Thanks for sharing! We’re definitely aware that Incus + Proxmox are very mature and full-featured.
Containarium is more of a "purpose-built, single-VM, SSH-first dev environment" approach:
- Lightweight: 1 VM can host 50–100+ LXC containers
- Quick provisioning: seconds instead of minutes per environment
- Focused on SSH workflows and dev sandboxing, not full datacenter management
- Minimal infra overhead: no GUI, no HA cluster required
Tradeoffs we’re aware of:
- Shared kernel (not VM-level isolation)
- Linux-only
- Less built-in tooling compared to Proxmox
We designed it to *optimize for cost efficiency and rapid dev onboarding*, rather than full-featured virtualization.

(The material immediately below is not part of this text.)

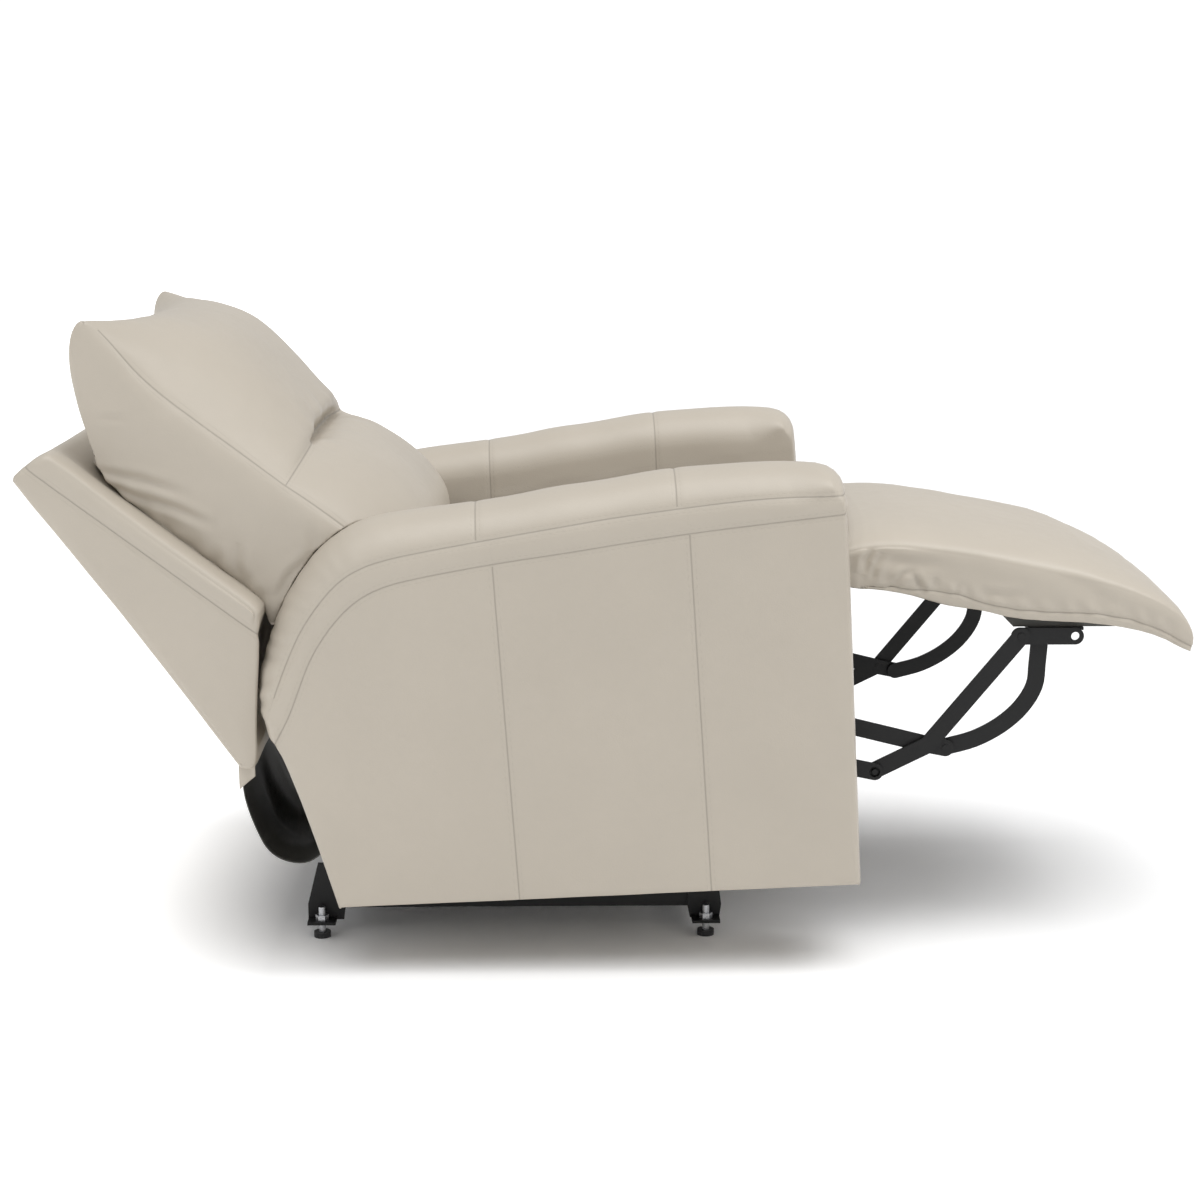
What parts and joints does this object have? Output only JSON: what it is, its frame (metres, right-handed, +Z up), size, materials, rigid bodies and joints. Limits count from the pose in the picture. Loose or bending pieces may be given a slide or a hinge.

Would love to hear if you see any pitfalls with this approach compared to using Proxmox/Incus in a single-host scenario!
Sorry, we want to understand your use case better. Did you provision *one VM via Proxmox* and then run *multiple users via Incus* inside it?

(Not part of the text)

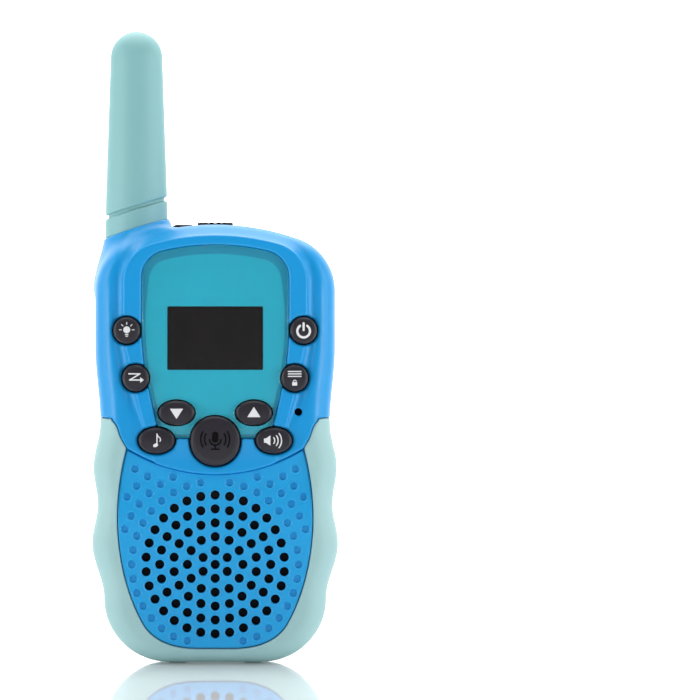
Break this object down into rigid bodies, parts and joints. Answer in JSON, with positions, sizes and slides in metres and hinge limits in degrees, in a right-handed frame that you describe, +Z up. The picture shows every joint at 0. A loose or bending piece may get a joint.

We’re curious how you handled provisioning, isolation, and resource limits in your setup. More importantly, what’s the maximum scale you’ve been able to push?

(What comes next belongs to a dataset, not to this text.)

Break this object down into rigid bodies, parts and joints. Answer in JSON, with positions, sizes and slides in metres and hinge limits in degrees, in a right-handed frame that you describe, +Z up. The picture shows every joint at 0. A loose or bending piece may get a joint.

That's because it is, just like how this entire project is.
In fact, it is just using the same technologies as LXC and Incus. (It is exactly LXC and Incus)
So really nothing special at all. Perhaps people looked at the title and rushed to the repo.
When I saw "IMPLEMENTATION-PLAN.md" and "SECURITY-CHECKLIST.md" filled with hundreds of emojis, I immediately closed the tab and now replying to you that it is total slop.
2026 is the year of abundant "not invented here syndrome".
Containarium does indeed build on LXC/Incus and isn’t trying to reinvent the wheel. If you’ve run multi-tenant sandboxes at scale, we’d love to hear what pitfalls or limitations you’ve seen.
Containarium is more of a "purpose-built, single-VM, SSH-first dev environment" approach:
- Lightweight: 1 VM can host 50–100+ LXC containers - Quick provisioning: seconds instead of minutes per environment - Focused on SSH workflows and dev sandboxing, not full datacenter management - Minimal infra overhead: no GUI, no HA cluster required
Tradeoffs we’re aware of: - Shared kernel (not VM-level isolation) - Linux-only - Less built-in tooling compared to Proxmox
We designed it to *optimize for cost efficiency and rapid dev onboarding*, rather than full-featured virtualization.
Would love to hear if you see any pitfalls with this approach compared to using Proxmox/Incus in a single-host scenario!